Content that is based on bottom of funnel, low-hanging fruit, or ranking keywords is likely to bring in the most opportunities, so should be prioritized over lower value keywords in the roadmap. 



Prioritizing the roadmap

To order your content roadmap in a way that takes all these factors into account, determine whether each content piece is high or low priority for each category. 

By assigning colors for high priority and low priority, you can scan through your roadmap and see at a glance which pieces should be at the top of the list.

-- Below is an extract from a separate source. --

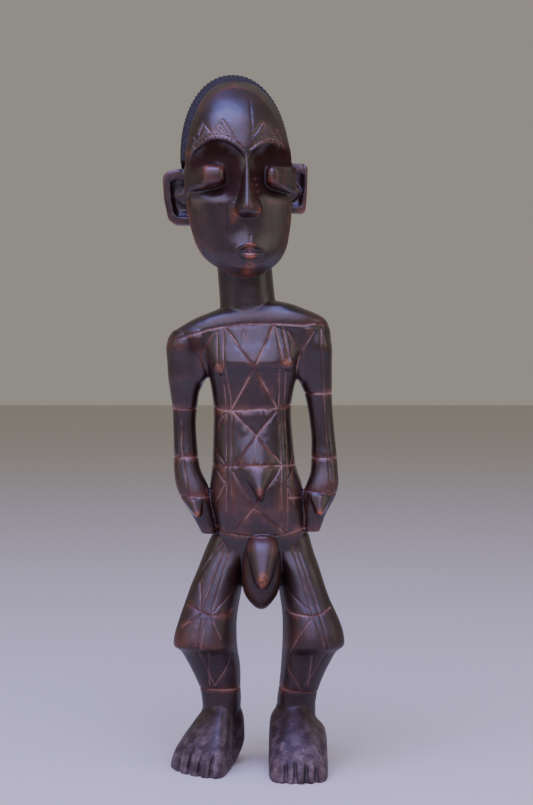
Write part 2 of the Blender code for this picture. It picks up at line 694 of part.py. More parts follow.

For example, a piece with ‘high priority’ coding in four of the five categories should be higher on the list than a piece with ‘high priority’ coding in two of the five categories. 

6. Timing and resources

For each piece in the content roadmap, include:

  • An estimated number of hours it will take to complete, including writing, editing, filming, design work etc.
  • The ideal publication date.
  • The internal and external resources you’ll need to hit that target publication date, given the estimated number of hours it will take.

This establishes a realistic timeline that can be used for content team OKRs or targets to monitor progress. It also indicates whether your current content team has the bandwidth needed to produce the high priority content at a fast enough rate. You may need to staff-up the content team or engage an agency to complete these projects on schedule. If this is the case, the roadmap gives you data to support increasing or reconfiguring the marketing budget.

Roadmap output

By the end of this process, you’ll have a single spreadsheet that lists all the content that needs to be created or updated. It will be ordered by priority and include key details to help create each asset, including the type of content, the funnel stage, and the time required. From here, your content team should be equipped to start working on each project in order.

Because this plan takes into account content from all product lines and is informed by multiple data points, you can be confident your content team is putting their time and resources into the projects that will deliver the biggest ROI for the business.